I also don't understand what Mr. Ehrenstein is upset about beyond taking issue with a clearly qualified general statement.

That Fuzzy Bastard

Dammit, Glenn, how dare you get my hopes up for a Times Square showing of Trog?!??!

Mr. Ehrenstein does not need an "about" to be upset.

Tom Russell


Surely that fact is not in dispute.

Joel Bocko

Yeah, naivitee. Bipartisanship is ultimately impossible with this GOP. Or maybe any incarnation of the modern GOP - Carter and Clinton certainly had fiercer opposition than Reagan or Bush I (who took as much flak from his own right-wing as from Democrats), or even Bush II until 2006.

It's less that the Democrats or liberals are inherently more conciliatory (although there are tenets of liberalism which make conciliation palpable, there are tenets of traditional conservatism which - theoretically - should also make conciliation palpable, such as caution, weariness of excess, a desire for checks and balances - yet somehow they never come into play).

It's that, I think, the Democratic Party psyche, since the fallout of the 60s and ESPECIALLY since Reagan, just assumes - rightly or wrongly - that the U.S. is majority conservative, and that its popularity is tenuous, so it's always willing to compromise. Republicans tend to govern and especially to run on the same premise, full of confidence that their ideas are embraced by the American mainstream (even though, really, they aren't). When Democrats lose, they have a tendency to push for the center - even the relatively liberal candidacy of Obama was marked (as you and I noted) by a can't-we-all-come-to-the-table spirit of post-partisanship. Whereas when Republicans lose, they double-down as we are now seeing.

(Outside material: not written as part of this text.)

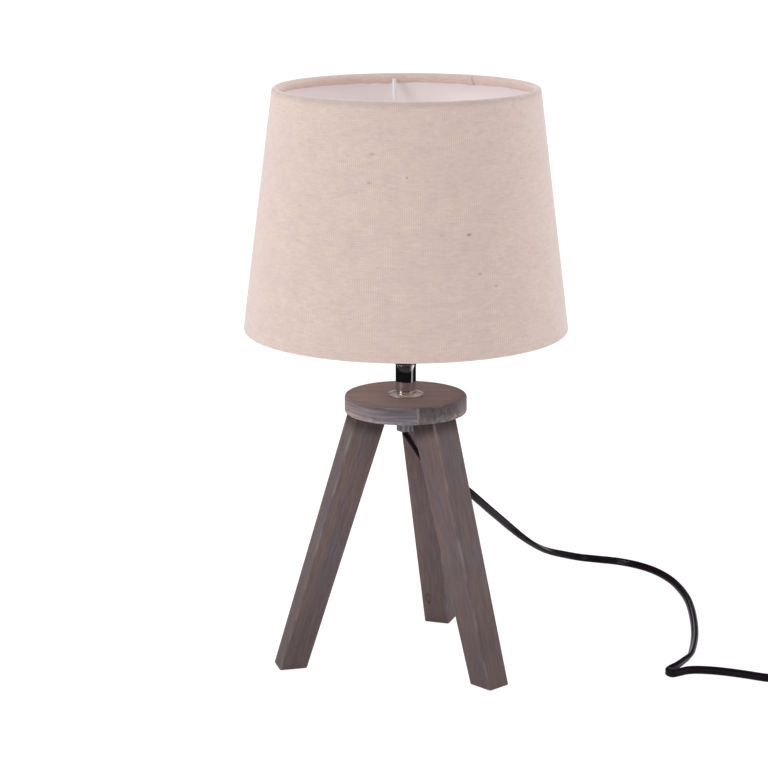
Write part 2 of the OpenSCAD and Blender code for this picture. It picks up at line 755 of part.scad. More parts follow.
// Strap round the coil's turns at one place
module coil_tie() {
    room = cord_t / 2 + tie_w * tie_w / 8 / coil_in_r + 2 * slip_gap;
    in_r = coil_r(coil_turns / 2 - 0.5) - room;
    out_r = coil_r(0.5) + room;
    low = coil_low - cord_w / 2 - 0.08;
    high = coil_high + cord_w / 2 + slip_gap;
    color("#2b2b2e") translate([coil_centre[0], coil_centre[1], 0]) rotate([0, 0, tie_turn])
        translate([0, tie_w / 2, 0]) rotate([90, 0, 0]) linear_extrude(height = tie_w)
        difference() {
            translate([in_r - tie_t, low - tie_t])
                square([out_r - in_r + 2 * tie_t, high - low + 2 * tie_t]);
            translate([in_r, low]) square([out_r - in_r, high - low]);
        }
}

// Inline switch: two half shells round the terminals, with a rocker in the upper one
module switch_outline(inset) {
    r = 8 - inset;
    translate([inset + r, inset]) square([switch_len - 2 * (inset + r), switch_w - 2 * inset]);
    translate([inset, inset + r]) square([switch_len - 2 * inset, switch_w - 2 * (inset + r)]);
    for (x = [inset + r, switch_len - inset - r], y = [inset + r, switch_w - inset - r])
        translate([x, y]) circle(r = r);
}

module switch_slots() {
    for (x = [-over, switch_len - switch_wall - over]) translate([x, switch_w / 2, slot_z])
        rotate([90, 0, 90]) linear_extrude(height = switch_wall + 2 * over)
        scale([1 + 0.6 / cord_w, 1 + 0.6 / cord_w]) polygon(cord_oval);
}

module at_switch() {
    translate([switch_pos[0], switch_pos[1] - switch_w / 2, switch_pos[2]]) children();
}

switch_screws_at = [[18, 5], [switch_len - 18, switch_w - 5]];
pivot_x = switch_len / 2;
pivot_z = switch_h - 3.8;
pivot_d = 2.4;

module switch_bottom() {
    color("#161617") at_switch() difference() {
        union() {
            difference() {
                linear_extrude(height = slot_z) switch_outline(0);
                translate([0, 0, switch_wall]) linear_extrude(height = slot_z)
                    switch_outline(switch_wall);
            }
            for (p = switch_screws_at) translate([p[0], p[1], switch_wall])
                cylinder(d = 5, h = slot_z - switch_wall);
        }
        switch_slots();
        for (p = switch_screws_at) {
            translate([p[0], p[1], -over]) cylinder(d = 2.9, h = slot_z + 2 * over);
            translate([p[0], p[1], -over]) cylinder(d = 5.2, h = over + 1.5);
        }
    }
}

module switch_top() {
    top_t = 1.6;
    room = switch_h - slot_z - top_t;
    color("#161617") at_switch() difference() {
        union() {
            difference() {
                translate([0, 0, slot_z]) linear_extrude(height = switch_h - slot_z)
                    switch_outline(0);
                translate([0, 0, slot_z - over]) linear_extrude(height = room + over)
                    switch_outline(switch_wall);
                translate([pivot_x - rocker_len / 2 - 1, switch_w / 2 - rocker_w / 2 - 0.4, 0])
                    cube([rocker_len + 2, rocker_w + 0.8, switch_h + over]);
            }
            for (p = switch_screws_at) translate([p[0], p[1], slot_z])
                cylinder(d = 5, h = room + 0.5);
            for (s = [-1, 1])
                translate([pivot_x - 2.5, switch_w / 2 + s * (rocker_w / 2 + 1.2) - 0.8, pivot_z - 2.5])
                cube([5, 1.6, switch_h - 0.5 - pivot_z + 2.5]);
        }
        switch_slots();
        for (p = switch_screws_at) translate([p[0], p[1], slot_z - over])
            cylinder(d = 2.2, h = 5 + over);
        translate([pivot_x, switch_w / 2 - rocker_w / 2 - 2.1, pivot_z]) rotate([-90, 0, 0])
            cylinder(d = pivot_d + 2 * fit_gap, h = rocker_w + 4.2);
    }
}

module switch_rocker() {
    half = rocker_len / 2;
    color("#232325") at_switch() translate([pivot_x, switch_w / 2, pivot_z])
        rotate([0, -rocker_tilt, 0]) {
            translate([0, rocker_w / 2, 0]) rotate([90, 0, 0]) linear_extrude(height = rocker_w)
                polygon([[-half, 0.6], [-half, 4.2], [0, 3.5], [half, 4.2], [half, 0.6],
                    [2.4, -2.4], [-2.4, -2.4]]);
            translate([0, -rocker_w / 2 - 1.9, 0]) rotate([-90, 0, 0])
                cylinder(d = pivot_d, h = rocker_w + 3.8);
        }
}

module switch_terminals() {
    block = [6, 10, 6.4];
    color("#c8a951") at_switch() for (x = [8, switch_len - 8 - block[0]])
        translate([x, switch_w / 2 - block[1] / 2, switch_wall]) cube(block);
    color("#c8a951") at_switch() for (x = [8, switch_len - 8 - block[0]])
        translate([x, switch_w / 2 - 3.4, switch_wall + block[2]]) cube([block[0], 6.8, 1.4]);
}

module switch_screws() {
    color("#b9bcc2") at_switch() for (p = switch_screws_at) translate([p[0], p[1], 0]) {
        translate([0, 0, 0.2]) cylinder(d = 4.8, h = 1.3);
        translate([0, 0, 1.5]) cylinder(d = 2.1, h = slot_z + 3);
    }
}

// Plug: a flat two-pin body with a tapered boot, its pins sleeved near the body
pin_core_d = pin_d - 1.2;
pin_root = 7.5;
sleeve_in = 0.2;

module at_plug() {
    translate([coil_mouth_x, plug_y, plug_axis_z]) children();
}

module plug_body() {
    flat = 8;
    rear_w = 15;
    front = boot_len + plug_len;
    color("#161617") at_plug() difference() {
        union() {
            translate([0, 0, -plug_h / 2]) linear_extrude(height = plug_h)
                polygon([[-rear_w / 2, boot_len], [rear_w / 2, boot_len],
                    [plug_w / 2 - 1.5, front - flat], [plug_w / 2, front - flat + 2],
                    [plug_w / 2, front], [-plug_w / 2, front], [-plug_w / 2, front - flat + 2],
                    [-plug_w / 2 + 1.5, front - flat]]);
            rotate([-90, 0, 0]) cylinder(r1 = cord_w / 2 + 0.9, r2 = 5.6, h = boot_len + 0.5);
        }
        for (s = [-1, 1]) translate([s * pin_gap / 2, front - pin_root - fit_gap, 0])
            rotate([-90, 0, 0])
            cylinder(d = pin_core_d + 2 * fit_gap, h = pin_root + fit_gap + over);
    }
}

module plug_pins() {
    tip = pin_d / 2;
    color("#cfd2d6") at_plug() for (s = [-1, 1])
        translate([s * pin_gap / 2, boot_len + plug_len, 0]) rotate([-90, 0, 0]) {
            translate([0, 0, -pin_root]) cylinder(d = pin_core_d, h = pin_root + sleeve_len + 0.5);
            translate([0, 0, sleeve_len]) cylinder(d = pin_d, h = pin_len - sleeve_len - tip);
            translate([0, 0, pin_len - tip]) sphere(d = pin_d);
        }
}

module plug_sleeves() {
    color("#161617") at_plug() for (s = [-1, 1])
        translate([s * pin_gap / 2, boot_len + plug_len, 0]) rotate([-90, 0, 0])
        ring(pin_d / 2 - sleeve_in, pin_core_d / 2 + fit_gap, sleeve_len - 0.02);
}

top_disc();
leg_rear();
leg_left();
leg_right();
foot_pad_rear();
foot_pad_left();
foot_pad_right();
leg_bolts();
leg_inserts();
leg_dowels();
bottom_washer();
hex_nut();
cord_grip();
threaded_rod();
stem_flange();
stem_tube();
stem_collar();
holder_base();
holder_body();
contact_carrier();
centre_contact();
side_contacts();
terminals();
terminal_screws();
lamp_leads();
shade_ring();
bulb_cap();
bulb_insulator();
bulb_contact();
bulb_neck();
led_board();
bulb_globe();
shade_fabric();
shade_liner();
shade_top_ring();
shade_bottom_ring();
shade_arm_back();
shade_arm_left();
shade_arm_right();
fitter_ring();
cord_inner();
cord_run();
cord_link();
cord_coil();
cord_tail();
coil_tie();
switch_bottom();
switch_top();
switch_rocker();
switch_terminals();
switch_screws();
plug_body();
plug_pins();
plug_sleeves();
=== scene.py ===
import math

import bmesh
import bpy
from mathutils import Matrix, Vector, noise


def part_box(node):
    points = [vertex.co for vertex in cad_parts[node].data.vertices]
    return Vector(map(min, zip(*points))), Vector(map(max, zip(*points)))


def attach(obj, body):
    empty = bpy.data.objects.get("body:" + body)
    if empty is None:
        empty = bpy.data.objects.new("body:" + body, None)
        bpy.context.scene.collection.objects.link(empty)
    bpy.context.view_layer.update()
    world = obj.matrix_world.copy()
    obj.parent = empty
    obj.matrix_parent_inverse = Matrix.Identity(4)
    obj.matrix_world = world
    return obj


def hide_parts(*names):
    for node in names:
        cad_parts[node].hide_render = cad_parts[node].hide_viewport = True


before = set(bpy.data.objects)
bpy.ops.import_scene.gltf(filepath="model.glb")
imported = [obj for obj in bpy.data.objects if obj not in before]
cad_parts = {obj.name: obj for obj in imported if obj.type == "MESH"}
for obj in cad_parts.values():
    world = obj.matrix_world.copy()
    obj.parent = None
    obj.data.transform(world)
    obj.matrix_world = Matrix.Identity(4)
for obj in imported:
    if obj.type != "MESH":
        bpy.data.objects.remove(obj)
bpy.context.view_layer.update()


# ---- Viewpoint -----------------------------------------------------------------------
# The camera stands a long arm's reach in front of the lamp and a little above the shade,
# and looks down at it, so the shade's upper rim shows as a narrow ellipse.
camera_distance = 1.6271
camera_height = 0.5786
camera_pitch = math.radians(13.196)
camera_turn = math.radians(0.527)
focal_length_px = 2430.7
picture_px = 768
sensor_mm = 36
farthest_seen = 60

camera_data = bpy.data.cameras.new("camera")
camera_data.sensor_width = sensor_mm
camera_data.lens = focal_length_px / picture_px * sensor_mm
camera_data.clip_end = farthest_seen
camera = bpy.data.objects.new("camera", camera_data)
camera.location = (0, -camera_distance, camera_height)
camera.rotation_euler = (math.pi / 2 - camera_pitch, 0, camera_turn)
bpy.context.scene.collection.objects.link(camera)
bpy.context.scene.camera = camera
bpy.context.scene.view_settings.view_transform = "Standard"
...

If in the long run they continue to lose it will be interesting to see if they ever change their approach; how much will it take to remove the ideological blinkers and get some pragmatism going? Of course if Romney wins in the fall, we can expect a further escalation of the Tea Party rhetoric, even though we can probably assume that any potential victory would be in spite of the right's extremism, rather than because of it. One of many reasons to hope for an Obama victory.